Many members of a cult will claim to have seen or heard things, when in fact they didn't, and pretend to go along, because (a) they want to belong (and this is the only way to fulfill their desire to fit in), or they need the benefits the community provides (such as food, shelter, love, companionship), or (for reasons of dysphoria or dissonance outside the cult) they want to believe its claims are true because they are ultimately comforting (such as giving their lives hope or meaning that they did not previously have), or they want the power and influence that being a revered spiritual leader affords them (if they can be adequately convincing and also effective at winning support). These psychological motivations can be quite powerful, and have certainly been documented to compel people to engage in conforming behavior in other contexts, so it can surely happen in this context as well. These members will pick up all the social cues and simply agree with everyone, to both fit in and convince themselves. which if sustained can even alter their memory so that they honestly believe they saw or heard things they didn't (or else they will delusionally refuse to acknowledge, even to themselves, that they didn't).
We should expect this same social phenomenon in the original church, which is why only apostles 'saw the Lord', as that is what it was to be an apostle: to be one whom the Lord chose to reveal himself (1 Cor. 9.1; 15.5-8; Gal. 1.11-12; note how Gal. 1.8 indicates that revelations from lesser divinities couldn't make one an apostle). This also explains why their number was limited. The Lord might still communicate to lower ranking members through intermediaries (angels and benevolent spirits), but you dare not claim to have 'seen the Lord'...
All of this provides considerable background support to what several scholars have already argued: that the origin of Christianity can be attributed to hallucinations (actual or pretended) of the risen Jesus. The prior probability of this conclusion is already extremely high, given the background evidence just surveyed; and the consequent probabilities strongly favor it as well, given the evidence we can find in the NT.181 Christian fundamentalists are really the only ones who do not accept this as basically an established fact by now.

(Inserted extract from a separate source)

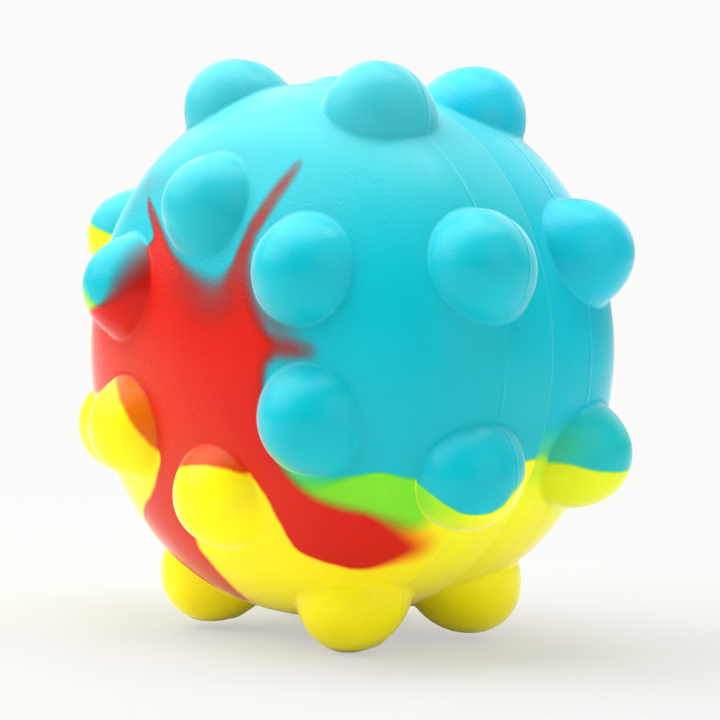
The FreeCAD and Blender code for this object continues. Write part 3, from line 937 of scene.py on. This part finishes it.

Thus, in Acts 2, we see the entire church hallucinating floating tongues of fire and then babbling in tongues in a mass ecstatic trance. In Acts 7, in the middle of the Sanhedrin court, Stephen hallucinates Jesus floating up in the sky, but no one else there sees it. In Acts 9, Paul hallucinates a booming voice and a beaming light from heaven (and suffers hysterical blindness as a result); and Ananias hallucinates an entire conversation with God. In Acts 10, Cornelius hallucinates a conversation with an angel, and Peter falls into a trance and hallucinates an entire cosmic dinner scene in the sky. In Acts 16, Paul hallucinates a revelation of a man who tells him where to travel (this story probably drawing in one way or another on Paul's own mention of receiving such a revelation in Gal. 2.2). In Acts 27, Paul hallucinates a conversation with an angel. Many Christians receive spirit communications ('prophesy'), as indicated in Acts 19.6 and 21.9-10-and Acts 2.17, which quotes Joel 2.28-31 as being fulfilled in the church: 'I will pour out my Spirit upon all flesh, and your sons and your daughters shall prophesy, and your young men shall see visions, and your old men shall dream dreams'.

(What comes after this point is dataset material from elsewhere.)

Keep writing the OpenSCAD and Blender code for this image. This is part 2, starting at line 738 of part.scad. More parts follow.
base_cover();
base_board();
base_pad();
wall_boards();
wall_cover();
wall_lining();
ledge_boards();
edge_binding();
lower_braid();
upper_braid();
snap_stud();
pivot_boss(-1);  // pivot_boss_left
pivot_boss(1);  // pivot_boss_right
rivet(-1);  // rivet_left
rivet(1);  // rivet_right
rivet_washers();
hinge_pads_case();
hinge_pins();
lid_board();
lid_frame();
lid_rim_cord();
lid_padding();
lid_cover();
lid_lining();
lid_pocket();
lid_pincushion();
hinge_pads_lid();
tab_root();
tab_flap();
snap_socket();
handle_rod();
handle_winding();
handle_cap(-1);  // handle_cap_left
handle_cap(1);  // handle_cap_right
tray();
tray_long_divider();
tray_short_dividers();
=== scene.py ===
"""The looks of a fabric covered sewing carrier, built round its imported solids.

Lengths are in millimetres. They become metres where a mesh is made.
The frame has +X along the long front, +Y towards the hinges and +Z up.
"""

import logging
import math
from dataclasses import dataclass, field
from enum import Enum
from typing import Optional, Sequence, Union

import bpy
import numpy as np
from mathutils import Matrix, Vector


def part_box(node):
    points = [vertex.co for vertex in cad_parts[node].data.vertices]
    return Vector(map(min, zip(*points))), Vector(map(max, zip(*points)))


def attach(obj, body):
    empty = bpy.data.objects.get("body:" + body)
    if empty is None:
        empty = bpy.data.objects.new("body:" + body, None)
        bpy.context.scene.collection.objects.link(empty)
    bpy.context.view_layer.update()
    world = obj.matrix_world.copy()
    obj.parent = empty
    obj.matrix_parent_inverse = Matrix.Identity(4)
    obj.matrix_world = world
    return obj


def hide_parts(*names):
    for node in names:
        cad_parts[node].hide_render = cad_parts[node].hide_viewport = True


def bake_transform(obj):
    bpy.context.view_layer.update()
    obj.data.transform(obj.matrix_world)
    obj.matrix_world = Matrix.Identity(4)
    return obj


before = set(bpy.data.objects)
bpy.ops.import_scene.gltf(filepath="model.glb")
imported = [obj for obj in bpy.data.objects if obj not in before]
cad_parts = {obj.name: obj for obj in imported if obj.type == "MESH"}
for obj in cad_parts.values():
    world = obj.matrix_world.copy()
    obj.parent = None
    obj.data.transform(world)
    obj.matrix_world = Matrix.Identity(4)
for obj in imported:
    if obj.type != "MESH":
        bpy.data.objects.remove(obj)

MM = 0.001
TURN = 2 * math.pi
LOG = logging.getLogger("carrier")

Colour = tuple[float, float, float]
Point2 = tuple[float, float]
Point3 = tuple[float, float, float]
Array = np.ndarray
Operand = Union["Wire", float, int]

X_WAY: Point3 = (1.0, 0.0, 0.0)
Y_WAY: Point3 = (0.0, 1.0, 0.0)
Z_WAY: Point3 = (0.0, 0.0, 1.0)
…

Paul confirms this general picture firsthand. In Gal. 1.11-12, Paul says he learned the gospel only from a hallucinated encounter with Jesus (a 'revelation') whom he experienced 'within' himself (Gal. 1.16). He confirms this in Rom. 16.25-26, where Paul says, 'My gospel and the preaching of Jesus Christ is according to a revelation'. 183 The other apostles received their information from revelations as well. 'Unto us', Paul says (meaning the apostles), 'God revealed [the secrets of the gospel] through the Spirit' (1 Cor. 2.10). And in 1 Cor. 15.1-8 Paul says, 'the gospel I preached' (which in Galatians and Romans he confirms came only by revelation) is the same gospel Peter and the others preached (this is the whole gist of Galatians 1 and 2: see discussion in Chapter 11), who also experienced special isolated visions of the Christ just like Paul's, which again was the qualifying requirement to be an apostle ( 1 Cor. 9.1: 'Am I not an apostle? Have I not seen Jesus our Lord?').

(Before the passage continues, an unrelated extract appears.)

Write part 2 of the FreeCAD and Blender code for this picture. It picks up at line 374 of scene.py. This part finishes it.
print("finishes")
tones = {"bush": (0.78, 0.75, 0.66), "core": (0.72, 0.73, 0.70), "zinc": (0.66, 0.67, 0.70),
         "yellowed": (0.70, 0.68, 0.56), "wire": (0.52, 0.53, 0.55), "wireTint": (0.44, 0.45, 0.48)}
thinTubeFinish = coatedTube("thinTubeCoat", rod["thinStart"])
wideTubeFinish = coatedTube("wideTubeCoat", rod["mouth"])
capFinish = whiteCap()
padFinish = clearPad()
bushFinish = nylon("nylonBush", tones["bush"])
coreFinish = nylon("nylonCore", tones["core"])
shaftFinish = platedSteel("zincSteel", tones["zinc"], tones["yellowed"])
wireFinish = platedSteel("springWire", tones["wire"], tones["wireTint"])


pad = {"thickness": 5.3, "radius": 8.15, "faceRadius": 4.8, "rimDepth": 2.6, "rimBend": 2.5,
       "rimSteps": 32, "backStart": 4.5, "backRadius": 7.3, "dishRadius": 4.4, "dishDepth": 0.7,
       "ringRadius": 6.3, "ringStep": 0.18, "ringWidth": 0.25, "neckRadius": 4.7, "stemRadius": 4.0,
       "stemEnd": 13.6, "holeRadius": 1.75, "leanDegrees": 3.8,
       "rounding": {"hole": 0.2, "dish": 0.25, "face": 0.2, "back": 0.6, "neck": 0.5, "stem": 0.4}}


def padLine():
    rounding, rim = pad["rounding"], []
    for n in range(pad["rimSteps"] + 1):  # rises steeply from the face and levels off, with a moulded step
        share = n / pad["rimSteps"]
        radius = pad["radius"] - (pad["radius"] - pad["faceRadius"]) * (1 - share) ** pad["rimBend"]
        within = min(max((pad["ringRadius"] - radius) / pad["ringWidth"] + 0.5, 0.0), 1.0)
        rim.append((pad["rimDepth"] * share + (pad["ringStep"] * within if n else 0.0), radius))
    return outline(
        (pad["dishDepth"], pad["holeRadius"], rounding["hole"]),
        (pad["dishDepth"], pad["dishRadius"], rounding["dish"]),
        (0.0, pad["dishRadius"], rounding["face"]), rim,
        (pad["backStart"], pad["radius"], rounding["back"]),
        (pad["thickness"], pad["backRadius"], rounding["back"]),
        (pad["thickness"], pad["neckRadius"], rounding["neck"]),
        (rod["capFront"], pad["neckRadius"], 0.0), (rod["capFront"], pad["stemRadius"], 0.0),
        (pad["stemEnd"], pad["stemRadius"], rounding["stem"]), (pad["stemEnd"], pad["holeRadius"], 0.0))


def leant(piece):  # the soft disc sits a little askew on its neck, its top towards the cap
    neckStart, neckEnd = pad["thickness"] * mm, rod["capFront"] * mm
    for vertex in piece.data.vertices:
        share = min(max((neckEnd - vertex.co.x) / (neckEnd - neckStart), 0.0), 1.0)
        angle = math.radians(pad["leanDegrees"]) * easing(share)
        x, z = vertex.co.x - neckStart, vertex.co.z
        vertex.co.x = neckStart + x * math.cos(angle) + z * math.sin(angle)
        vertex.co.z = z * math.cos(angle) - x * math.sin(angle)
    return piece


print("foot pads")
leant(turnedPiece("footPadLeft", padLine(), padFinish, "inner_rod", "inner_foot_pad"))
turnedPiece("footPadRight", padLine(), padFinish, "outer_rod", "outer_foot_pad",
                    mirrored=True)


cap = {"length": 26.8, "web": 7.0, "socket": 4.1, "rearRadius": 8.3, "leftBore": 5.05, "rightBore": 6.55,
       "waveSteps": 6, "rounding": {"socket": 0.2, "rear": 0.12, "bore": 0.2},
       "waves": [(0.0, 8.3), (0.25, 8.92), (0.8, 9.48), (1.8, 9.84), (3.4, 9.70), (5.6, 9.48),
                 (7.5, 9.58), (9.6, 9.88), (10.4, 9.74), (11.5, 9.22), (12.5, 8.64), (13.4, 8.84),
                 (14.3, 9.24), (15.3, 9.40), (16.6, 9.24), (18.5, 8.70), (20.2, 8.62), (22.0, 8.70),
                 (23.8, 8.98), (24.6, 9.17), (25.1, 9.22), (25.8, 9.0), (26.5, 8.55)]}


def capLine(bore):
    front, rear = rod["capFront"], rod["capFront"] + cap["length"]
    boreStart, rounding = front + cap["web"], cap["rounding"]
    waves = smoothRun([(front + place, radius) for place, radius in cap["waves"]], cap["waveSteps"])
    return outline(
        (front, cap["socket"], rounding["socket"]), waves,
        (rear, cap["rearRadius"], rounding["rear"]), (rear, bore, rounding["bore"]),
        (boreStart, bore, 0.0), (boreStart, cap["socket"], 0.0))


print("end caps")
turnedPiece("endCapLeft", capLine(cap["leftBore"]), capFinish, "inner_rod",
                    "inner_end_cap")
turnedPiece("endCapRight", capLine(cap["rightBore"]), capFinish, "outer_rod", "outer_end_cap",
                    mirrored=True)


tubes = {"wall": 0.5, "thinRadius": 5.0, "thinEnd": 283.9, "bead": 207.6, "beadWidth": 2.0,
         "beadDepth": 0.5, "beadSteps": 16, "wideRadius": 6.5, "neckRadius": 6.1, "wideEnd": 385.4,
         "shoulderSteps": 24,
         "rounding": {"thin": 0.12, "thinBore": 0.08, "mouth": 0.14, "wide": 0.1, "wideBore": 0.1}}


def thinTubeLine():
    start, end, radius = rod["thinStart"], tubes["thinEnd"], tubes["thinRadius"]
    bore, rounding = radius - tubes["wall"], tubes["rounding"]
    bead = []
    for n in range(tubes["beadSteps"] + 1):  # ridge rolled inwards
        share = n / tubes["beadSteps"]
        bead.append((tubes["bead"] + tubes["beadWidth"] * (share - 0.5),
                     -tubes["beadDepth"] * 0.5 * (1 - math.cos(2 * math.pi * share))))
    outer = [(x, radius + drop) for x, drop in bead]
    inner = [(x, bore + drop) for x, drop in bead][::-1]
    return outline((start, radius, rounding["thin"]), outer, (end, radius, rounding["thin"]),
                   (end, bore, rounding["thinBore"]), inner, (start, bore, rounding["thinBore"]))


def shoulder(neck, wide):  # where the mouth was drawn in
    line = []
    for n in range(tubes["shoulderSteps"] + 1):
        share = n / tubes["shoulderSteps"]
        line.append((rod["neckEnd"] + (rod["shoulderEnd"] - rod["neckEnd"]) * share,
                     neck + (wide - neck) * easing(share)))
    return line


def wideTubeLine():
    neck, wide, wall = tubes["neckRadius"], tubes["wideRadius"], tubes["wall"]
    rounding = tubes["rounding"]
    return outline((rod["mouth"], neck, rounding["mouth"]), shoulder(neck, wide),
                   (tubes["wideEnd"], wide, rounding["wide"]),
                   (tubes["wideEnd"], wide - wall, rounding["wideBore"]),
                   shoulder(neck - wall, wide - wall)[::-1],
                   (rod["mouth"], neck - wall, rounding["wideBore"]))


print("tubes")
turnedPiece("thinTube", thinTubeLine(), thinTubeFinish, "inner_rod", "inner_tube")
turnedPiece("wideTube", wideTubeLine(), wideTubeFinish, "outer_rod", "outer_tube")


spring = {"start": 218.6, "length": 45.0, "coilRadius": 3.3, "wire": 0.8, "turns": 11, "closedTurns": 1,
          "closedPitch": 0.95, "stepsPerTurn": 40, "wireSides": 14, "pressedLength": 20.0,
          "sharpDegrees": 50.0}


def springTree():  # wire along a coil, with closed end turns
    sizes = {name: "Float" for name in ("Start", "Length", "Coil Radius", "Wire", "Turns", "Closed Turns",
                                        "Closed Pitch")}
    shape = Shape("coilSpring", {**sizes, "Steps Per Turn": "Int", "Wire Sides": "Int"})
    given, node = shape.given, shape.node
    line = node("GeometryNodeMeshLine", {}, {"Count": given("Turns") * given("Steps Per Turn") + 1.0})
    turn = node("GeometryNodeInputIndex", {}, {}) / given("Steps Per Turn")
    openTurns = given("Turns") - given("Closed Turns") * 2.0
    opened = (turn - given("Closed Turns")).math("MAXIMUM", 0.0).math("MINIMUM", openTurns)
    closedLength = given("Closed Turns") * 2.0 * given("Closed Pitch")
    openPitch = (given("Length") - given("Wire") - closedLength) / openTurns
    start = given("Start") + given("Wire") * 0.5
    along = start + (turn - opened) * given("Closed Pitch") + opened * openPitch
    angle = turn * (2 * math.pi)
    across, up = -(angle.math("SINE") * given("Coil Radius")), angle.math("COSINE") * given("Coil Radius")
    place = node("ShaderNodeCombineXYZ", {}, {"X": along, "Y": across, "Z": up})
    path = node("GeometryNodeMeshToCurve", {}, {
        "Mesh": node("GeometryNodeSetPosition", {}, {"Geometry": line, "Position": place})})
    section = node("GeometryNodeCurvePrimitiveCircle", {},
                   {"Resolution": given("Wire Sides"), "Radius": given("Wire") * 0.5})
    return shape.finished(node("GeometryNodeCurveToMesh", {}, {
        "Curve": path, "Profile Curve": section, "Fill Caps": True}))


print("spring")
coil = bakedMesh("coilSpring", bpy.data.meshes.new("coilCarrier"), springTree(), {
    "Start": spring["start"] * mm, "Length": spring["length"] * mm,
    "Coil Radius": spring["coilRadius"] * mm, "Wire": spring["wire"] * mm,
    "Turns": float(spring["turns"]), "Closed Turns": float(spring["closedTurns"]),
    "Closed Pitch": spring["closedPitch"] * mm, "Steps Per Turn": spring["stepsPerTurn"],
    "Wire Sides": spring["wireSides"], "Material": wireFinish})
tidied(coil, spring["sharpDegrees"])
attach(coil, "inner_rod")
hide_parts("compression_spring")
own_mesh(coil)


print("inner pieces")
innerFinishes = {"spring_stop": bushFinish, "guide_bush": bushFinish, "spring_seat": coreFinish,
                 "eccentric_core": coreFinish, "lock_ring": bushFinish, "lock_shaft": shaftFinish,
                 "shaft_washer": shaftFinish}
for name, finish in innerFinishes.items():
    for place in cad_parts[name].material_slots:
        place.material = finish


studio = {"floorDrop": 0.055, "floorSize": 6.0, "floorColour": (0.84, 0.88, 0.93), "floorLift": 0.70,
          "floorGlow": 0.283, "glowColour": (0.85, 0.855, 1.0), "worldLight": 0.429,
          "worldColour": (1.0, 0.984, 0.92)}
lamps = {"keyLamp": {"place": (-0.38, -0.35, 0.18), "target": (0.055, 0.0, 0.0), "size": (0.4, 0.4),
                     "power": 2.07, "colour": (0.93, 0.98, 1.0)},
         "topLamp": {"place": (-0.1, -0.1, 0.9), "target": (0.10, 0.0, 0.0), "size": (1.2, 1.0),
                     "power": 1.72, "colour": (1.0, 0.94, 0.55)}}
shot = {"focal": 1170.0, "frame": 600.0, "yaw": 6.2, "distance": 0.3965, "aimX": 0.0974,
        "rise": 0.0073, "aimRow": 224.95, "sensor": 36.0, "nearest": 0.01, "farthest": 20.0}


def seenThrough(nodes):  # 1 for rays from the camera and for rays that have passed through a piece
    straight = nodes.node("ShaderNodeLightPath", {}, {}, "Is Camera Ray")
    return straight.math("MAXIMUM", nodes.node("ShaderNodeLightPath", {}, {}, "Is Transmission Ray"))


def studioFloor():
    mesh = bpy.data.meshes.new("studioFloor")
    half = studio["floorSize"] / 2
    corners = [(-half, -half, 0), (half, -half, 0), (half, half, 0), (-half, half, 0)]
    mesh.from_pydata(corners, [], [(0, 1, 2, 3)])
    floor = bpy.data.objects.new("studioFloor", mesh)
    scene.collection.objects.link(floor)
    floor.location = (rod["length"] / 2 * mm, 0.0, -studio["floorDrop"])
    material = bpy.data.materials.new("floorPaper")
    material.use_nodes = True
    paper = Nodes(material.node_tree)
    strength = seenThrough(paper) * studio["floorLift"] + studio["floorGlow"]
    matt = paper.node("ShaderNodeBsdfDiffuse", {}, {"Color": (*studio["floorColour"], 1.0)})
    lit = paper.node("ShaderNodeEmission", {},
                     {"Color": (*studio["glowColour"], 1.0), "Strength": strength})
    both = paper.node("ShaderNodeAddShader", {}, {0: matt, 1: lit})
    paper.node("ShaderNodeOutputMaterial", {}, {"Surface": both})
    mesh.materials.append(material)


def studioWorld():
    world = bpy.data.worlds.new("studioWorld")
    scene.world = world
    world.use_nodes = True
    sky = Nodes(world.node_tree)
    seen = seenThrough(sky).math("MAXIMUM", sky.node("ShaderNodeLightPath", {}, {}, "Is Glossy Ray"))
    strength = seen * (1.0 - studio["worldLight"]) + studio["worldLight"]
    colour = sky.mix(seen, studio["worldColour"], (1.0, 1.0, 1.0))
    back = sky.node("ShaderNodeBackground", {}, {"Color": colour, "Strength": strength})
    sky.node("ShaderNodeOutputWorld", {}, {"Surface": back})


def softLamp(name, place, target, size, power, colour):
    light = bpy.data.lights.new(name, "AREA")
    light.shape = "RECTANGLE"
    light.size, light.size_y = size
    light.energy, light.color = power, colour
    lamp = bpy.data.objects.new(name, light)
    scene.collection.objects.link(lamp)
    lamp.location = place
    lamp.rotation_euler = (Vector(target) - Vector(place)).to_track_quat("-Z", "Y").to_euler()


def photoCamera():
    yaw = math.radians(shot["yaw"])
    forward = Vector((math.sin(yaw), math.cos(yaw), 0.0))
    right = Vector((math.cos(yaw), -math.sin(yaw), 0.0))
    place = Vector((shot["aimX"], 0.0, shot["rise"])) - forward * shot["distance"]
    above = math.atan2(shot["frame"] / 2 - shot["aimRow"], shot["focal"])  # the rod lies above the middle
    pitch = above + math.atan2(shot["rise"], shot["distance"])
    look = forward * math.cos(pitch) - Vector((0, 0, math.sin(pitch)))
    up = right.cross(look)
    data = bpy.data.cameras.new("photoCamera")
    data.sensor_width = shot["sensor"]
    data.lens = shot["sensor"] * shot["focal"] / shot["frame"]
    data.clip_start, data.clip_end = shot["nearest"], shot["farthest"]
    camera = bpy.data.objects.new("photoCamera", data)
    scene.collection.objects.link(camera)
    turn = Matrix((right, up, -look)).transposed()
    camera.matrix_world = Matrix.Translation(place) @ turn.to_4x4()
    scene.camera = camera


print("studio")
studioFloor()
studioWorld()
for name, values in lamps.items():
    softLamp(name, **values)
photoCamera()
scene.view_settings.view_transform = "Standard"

In 2 Corinthians 12, Paul says he and others have many glorious 'visions and revelations of the Lord', and among these he includes hallucinated trips to heaven where the hallucinator hears and sees strange things, much like the entire book of Revelation, which is a veritable acid trip, an extended hallucination of the bizarrest kind, an example of the kind of thing going on all the time in the early churches (even despite the fact that that particular example is probably wholly fabricated). Paul then goes on to relate in that same chapter a whole two-way conversation he had with God, demonstrating that he not only heard voices but conversed with them; he also says he experiences an 'abundance of revelations' (2 Cor. 12.7). And in 1 Cor. 14.6, Paul says 'what use am I to you, unless I speak to you by way of a revelation, or knowledge [gnosis, meaning spiritual knowledge], or prophesying, or teaching?'
Similarly, the fact that Christians regarded as inspired scripture such books as Daniel, which depict authoritative information coming from God through both visions and dreams, entails that Christians believed authoritative information came from God through visions and dreams (otherwise they would not deem such books as honest or reliable, much less scripture). They could therefore see their own visions and dreams as communications from God, too. Thus, even if books such as Revelation are fabricated, as symbolic discourses on the times, they still represent themselves as genuine hallucinatory experiences.